**Work instructions**
Quote only the lines from the line containing "---------- what is" to the line containing "before = set(bpy.data.objects)", with both of those lines included, please, exactly as written.

(Recorded data)
——

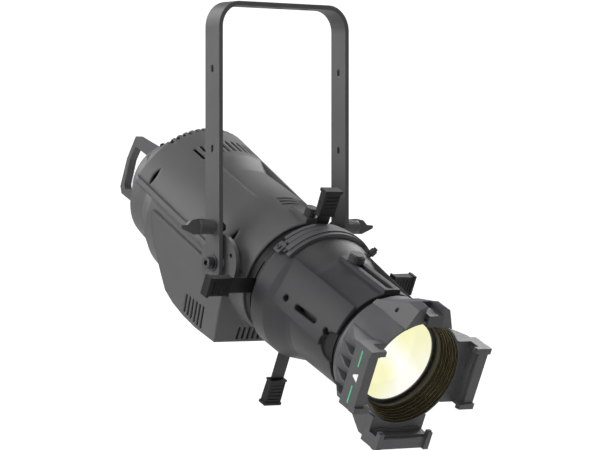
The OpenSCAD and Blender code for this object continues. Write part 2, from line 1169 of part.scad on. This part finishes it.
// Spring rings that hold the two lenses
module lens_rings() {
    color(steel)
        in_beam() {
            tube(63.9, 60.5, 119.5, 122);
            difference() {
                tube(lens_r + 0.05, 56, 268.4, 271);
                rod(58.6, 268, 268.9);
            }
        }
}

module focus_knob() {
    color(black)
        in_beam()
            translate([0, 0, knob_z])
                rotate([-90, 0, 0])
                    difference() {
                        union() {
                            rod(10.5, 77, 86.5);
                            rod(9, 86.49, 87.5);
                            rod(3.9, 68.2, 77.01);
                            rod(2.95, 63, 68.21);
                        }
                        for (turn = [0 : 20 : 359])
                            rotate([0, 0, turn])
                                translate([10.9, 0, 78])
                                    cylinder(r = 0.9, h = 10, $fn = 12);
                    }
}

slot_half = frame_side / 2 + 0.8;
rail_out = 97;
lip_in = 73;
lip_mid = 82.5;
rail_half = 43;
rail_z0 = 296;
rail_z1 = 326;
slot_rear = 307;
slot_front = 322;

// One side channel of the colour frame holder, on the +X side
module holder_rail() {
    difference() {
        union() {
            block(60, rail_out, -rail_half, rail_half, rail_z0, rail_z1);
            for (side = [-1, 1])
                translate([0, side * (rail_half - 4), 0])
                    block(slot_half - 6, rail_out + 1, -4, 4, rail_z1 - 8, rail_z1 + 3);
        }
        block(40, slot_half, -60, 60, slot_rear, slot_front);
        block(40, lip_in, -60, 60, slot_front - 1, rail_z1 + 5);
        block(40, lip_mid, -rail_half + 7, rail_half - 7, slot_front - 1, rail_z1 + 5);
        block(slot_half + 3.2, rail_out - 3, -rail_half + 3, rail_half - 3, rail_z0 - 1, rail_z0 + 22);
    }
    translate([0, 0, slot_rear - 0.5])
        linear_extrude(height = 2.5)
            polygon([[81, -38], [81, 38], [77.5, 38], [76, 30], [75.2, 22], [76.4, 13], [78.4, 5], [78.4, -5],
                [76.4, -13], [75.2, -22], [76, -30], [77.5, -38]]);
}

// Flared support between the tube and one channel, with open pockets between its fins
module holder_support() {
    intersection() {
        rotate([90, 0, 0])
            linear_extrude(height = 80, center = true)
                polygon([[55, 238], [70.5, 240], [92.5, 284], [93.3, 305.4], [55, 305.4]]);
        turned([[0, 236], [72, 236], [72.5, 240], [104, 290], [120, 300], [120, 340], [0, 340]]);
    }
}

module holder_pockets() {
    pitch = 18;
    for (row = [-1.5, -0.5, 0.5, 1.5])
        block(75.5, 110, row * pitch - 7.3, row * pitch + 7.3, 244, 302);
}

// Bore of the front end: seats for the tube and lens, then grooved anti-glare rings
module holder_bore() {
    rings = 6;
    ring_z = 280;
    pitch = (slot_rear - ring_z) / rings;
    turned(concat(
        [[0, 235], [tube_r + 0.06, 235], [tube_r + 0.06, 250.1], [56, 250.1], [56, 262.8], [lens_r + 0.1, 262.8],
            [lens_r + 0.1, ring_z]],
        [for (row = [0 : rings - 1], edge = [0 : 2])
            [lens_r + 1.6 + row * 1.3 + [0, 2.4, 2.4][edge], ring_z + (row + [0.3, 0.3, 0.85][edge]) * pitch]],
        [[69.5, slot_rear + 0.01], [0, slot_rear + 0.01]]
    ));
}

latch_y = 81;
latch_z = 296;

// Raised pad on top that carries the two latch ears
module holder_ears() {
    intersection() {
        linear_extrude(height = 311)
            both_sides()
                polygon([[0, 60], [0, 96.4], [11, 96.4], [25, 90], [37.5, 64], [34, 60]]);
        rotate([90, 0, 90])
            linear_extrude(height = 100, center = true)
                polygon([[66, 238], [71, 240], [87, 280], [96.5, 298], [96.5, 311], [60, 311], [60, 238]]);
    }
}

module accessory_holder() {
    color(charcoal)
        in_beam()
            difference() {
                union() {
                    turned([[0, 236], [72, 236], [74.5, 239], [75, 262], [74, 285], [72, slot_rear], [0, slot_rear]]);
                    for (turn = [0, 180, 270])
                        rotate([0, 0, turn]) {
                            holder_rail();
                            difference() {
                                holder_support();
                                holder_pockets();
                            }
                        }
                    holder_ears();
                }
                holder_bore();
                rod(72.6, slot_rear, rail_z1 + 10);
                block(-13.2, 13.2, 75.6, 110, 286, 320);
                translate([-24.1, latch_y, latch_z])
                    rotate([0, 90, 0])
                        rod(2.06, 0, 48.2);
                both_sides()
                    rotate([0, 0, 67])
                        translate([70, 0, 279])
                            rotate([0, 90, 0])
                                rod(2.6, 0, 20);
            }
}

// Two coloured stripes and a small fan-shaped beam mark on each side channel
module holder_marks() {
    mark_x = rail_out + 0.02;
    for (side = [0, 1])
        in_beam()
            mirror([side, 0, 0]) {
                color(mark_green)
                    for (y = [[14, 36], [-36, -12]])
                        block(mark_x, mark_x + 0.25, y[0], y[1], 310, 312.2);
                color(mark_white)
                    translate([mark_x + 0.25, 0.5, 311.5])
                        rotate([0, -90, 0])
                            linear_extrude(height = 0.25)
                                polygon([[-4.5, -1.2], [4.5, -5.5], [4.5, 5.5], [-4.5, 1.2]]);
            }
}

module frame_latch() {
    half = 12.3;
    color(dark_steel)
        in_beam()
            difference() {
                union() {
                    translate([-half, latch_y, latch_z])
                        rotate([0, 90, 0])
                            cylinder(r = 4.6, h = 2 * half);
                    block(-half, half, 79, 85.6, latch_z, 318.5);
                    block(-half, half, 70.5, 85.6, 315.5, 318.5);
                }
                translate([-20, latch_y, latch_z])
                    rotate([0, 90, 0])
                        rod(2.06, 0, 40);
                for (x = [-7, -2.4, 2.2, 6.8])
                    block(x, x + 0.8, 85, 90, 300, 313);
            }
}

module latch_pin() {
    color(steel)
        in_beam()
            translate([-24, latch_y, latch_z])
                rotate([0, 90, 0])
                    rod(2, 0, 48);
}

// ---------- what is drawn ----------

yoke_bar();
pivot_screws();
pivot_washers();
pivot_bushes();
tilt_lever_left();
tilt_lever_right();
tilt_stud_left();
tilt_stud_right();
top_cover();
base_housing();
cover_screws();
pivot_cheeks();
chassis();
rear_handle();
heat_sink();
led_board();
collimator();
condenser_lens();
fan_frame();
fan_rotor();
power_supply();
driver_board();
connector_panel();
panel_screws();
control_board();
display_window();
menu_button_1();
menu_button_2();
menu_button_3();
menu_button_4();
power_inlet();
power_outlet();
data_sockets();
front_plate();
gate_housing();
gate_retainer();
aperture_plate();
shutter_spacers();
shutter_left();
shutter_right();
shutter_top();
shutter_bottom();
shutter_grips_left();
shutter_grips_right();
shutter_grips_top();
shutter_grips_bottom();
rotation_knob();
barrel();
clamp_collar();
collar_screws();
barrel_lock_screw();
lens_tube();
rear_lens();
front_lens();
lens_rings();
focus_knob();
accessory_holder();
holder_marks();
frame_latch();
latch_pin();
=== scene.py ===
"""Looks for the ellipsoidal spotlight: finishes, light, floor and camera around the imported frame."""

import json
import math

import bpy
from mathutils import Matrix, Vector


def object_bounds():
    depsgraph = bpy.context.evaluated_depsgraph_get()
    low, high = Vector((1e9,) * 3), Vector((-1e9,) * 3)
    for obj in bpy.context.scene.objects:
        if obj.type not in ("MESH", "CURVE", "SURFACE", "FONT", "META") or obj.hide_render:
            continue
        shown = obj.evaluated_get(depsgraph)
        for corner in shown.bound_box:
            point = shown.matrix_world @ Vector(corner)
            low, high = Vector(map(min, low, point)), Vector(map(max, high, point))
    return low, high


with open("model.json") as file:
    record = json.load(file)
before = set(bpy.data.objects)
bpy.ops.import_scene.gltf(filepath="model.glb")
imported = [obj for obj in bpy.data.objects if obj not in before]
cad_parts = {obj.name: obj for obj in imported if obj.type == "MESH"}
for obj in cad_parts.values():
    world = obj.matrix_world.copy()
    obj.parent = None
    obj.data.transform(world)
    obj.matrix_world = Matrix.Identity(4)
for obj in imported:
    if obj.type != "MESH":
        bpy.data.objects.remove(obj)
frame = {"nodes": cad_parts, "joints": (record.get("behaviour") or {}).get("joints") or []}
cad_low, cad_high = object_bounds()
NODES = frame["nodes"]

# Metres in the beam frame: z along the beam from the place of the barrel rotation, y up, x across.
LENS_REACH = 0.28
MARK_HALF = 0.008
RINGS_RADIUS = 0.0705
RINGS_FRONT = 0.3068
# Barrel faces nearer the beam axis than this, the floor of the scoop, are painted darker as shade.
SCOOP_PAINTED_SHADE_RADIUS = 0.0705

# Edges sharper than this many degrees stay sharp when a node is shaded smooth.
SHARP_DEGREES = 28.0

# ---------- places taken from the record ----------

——

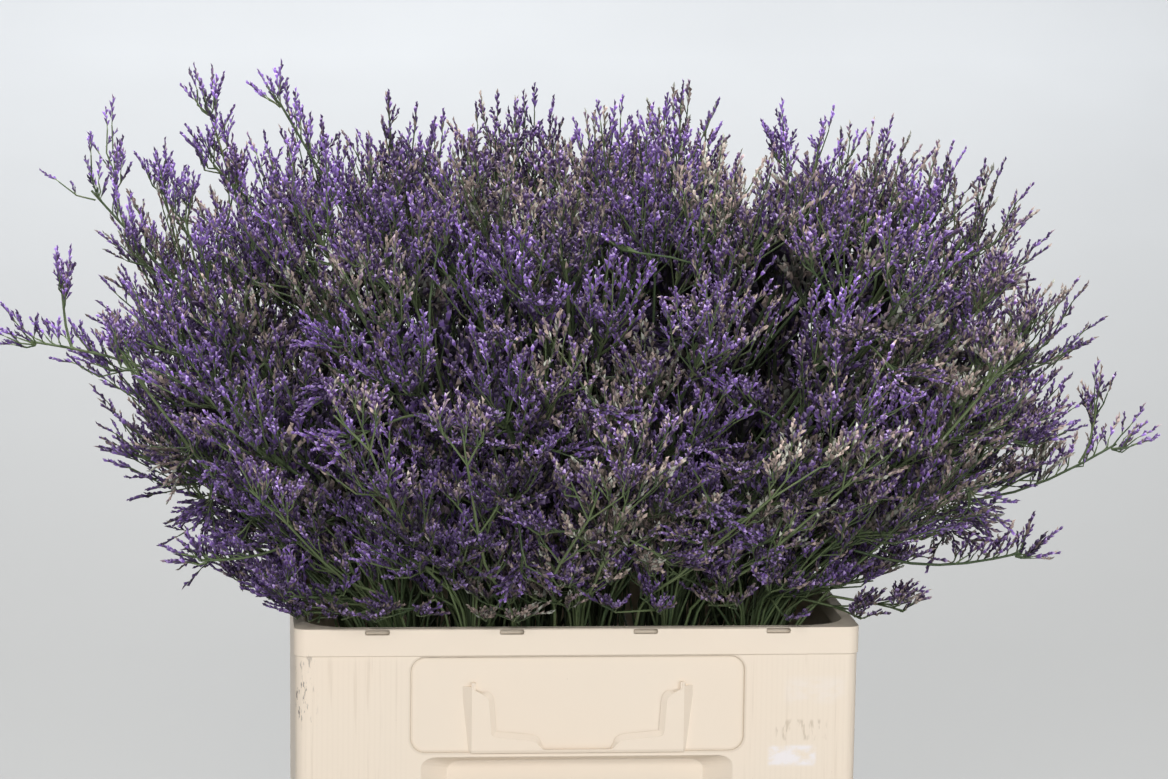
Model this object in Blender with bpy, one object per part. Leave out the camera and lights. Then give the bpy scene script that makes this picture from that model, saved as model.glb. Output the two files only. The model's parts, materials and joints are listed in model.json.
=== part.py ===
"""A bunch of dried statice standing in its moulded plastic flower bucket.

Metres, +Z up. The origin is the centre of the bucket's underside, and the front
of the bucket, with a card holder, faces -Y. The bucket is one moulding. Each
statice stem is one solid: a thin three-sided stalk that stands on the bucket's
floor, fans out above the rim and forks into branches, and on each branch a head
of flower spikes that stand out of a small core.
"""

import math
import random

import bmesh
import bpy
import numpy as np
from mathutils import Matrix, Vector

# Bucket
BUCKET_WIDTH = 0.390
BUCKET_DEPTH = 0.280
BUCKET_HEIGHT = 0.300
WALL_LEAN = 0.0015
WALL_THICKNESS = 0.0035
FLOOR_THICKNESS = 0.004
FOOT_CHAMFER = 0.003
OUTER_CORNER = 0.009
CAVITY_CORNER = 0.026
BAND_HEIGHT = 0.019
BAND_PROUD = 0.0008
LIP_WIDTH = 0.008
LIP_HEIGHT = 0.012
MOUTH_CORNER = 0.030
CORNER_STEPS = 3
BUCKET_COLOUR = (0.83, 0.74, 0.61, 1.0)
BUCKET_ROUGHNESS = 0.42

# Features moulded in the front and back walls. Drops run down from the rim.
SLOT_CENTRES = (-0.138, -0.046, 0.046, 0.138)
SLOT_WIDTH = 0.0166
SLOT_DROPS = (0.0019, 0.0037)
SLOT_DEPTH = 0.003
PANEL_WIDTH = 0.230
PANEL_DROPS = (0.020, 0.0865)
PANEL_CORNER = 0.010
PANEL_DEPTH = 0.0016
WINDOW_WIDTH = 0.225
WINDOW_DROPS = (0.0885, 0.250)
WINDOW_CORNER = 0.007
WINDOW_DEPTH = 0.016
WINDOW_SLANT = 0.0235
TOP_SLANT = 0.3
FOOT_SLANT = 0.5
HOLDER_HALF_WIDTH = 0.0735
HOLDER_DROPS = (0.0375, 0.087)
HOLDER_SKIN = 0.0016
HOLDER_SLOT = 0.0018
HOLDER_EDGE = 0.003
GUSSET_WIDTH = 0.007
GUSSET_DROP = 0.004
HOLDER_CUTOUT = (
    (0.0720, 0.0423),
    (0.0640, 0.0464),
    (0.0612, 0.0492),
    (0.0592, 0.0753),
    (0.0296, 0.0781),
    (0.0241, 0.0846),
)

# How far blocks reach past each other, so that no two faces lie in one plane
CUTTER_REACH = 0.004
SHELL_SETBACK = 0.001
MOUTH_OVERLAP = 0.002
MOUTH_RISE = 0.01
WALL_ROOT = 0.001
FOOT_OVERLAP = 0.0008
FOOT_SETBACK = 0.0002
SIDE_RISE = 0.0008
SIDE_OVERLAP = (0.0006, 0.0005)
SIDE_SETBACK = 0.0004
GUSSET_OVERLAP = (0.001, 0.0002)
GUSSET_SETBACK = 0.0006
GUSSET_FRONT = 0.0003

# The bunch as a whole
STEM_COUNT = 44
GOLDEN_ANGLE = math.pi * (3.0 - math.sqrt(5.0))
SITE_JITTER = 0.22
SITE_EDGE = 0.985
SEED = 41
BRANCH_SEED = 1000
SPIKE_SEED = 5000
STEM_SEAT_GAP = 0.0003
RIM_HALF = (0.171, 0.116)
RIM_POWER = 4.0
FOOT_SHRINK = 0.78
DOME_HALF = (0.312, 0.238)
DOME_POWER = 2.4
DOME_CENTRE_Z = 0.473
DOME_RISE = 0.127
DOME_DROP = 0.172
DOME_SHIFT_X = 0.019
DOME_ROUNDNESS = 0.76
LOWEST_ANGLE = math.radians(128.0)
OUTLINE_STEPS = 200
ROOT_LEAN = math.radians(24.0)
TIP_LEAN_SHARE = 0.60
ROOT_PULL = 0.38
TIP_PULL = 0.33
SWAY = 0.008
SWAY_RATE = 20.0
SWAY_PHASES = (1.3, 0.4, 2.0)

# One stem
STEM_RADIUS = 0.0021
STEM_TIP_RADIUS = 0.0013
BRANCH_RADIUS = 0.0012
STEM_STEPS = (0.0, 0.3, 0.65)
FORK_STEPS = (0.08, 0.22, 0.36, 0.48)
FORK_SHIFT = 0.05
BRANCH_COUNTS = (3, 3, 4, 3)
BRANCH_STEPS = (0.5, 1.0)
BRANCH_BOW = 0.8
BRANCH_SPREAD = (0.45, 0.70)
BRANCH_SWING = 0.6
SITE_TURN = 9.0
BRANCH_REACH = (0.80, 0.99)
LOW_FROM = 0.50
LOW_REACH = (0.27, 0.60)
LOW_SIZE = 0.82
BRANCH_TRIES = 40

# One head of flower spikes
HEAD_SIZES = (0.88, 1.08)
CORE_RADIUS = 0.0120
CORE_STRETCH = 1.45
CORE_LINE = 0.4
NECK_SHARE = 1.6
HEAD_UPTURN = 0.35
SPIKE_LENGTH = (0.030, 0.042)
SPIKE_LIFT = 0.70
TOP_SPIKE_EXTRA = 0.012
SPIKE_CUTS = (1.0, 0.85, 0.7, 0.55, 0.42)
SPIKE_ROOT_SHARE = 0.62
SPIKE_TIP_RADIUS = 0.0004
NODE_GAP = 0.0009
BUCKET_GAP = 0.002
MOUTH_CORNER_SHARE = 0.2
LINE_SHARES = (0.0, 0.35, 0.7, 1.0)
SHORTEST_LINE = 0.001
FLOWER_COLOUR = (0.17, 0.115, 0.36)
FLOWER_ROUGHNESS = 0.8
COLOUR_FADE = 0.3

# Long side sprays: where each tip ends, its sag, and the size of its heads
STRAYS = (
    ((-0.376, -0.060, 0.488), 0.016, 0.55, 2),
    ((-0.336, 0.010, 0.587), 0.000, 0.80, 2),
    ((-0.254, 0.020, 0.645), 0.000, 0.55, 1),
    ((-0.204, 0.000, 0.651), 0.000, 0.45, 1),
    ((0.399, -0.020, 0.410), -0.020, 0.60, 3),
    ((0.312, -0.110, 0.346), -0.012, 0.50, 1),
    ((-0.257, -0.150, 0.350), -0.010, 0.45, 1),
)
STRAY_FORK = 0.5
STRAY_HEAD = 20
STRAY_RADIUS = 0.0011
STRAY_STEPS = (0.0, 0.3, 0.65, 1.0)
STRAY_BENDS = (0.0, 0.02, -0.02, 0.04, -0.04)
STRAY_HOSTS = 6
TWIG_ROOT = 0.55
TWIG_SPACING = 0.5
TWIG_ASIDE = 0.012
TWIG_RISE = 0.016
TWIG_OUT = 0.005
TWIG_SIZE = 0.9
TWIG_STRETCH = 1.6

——

**Full output**
// ---------- what is drawn ----------

yoke_bar();
pivot_screws();
pivot_washers();
pivot_bushes();
tilt_lever_left();
tilt_lever_right();
tilt_stud_left();
tilt_stud_right();
top_cover();
base_housing();
cover_screws();
pivot_cheeks();
chassis();
rear_handle();
heat_sink();
led_board();
collimator();
condenser_lens();
fan_frame();
fan_rotor();
power_supply();
driver_board();
connector_panel();
panel_screws();
control_board();
display_window();
menu_button_1();
menu_button_2();
menu_button_3();
menu_button_4();
power_inlet();
power_outlet();
data_sockets();
front_plate();
gate_housing();
gate_retainer();
aperture_plate();
shutter_spacers();
shutter_left();
shutter_right();
shutter_top();
shutter_bottom();
shutter_grips_left();
shutter_grips_right();
shutter_grips_top();
shutter_grips_bottom();
rotation_knob();
barrel();
clamp_collar();
collar_screws();
barrel_lock_screw();
lens_tube();
rear_lens();
front_lens();
lens_rings();
focus_knob();
accessory_holder();
holder_marks();
frame_latch();
latch_pin();
=== scene.py ===
"""Looks for the ellipsoidal spotlight: finishes, light, floor and camera around the imported frame."""

import json
import math

import bpy
from mathutils import Matrix, Vector


def object_bounds():
    depsgraph = bpy.context.evaluated_depsgraph_get()
    low, high = Vector((1e9,) * 3), Vector((-1e9,) * 3)
    for obj in bpy.context.scene.objects:
        if obj.type not in ("MESH", "CURVE", "SURFACE", "FONT", "META") or obj.hide_render:
            continue
        shown = obj.evaluated_get(depsgraph)
        for corner in shown.bound_box:
            point = shown.matrix_world @ Vector(corner)
            low, high = Vector(map(min, low, point)), Vector(map(max, high, point))
    return low, high


with open("model.json") as file:
    record = json.load(file)
before = set(bpy.data.objects)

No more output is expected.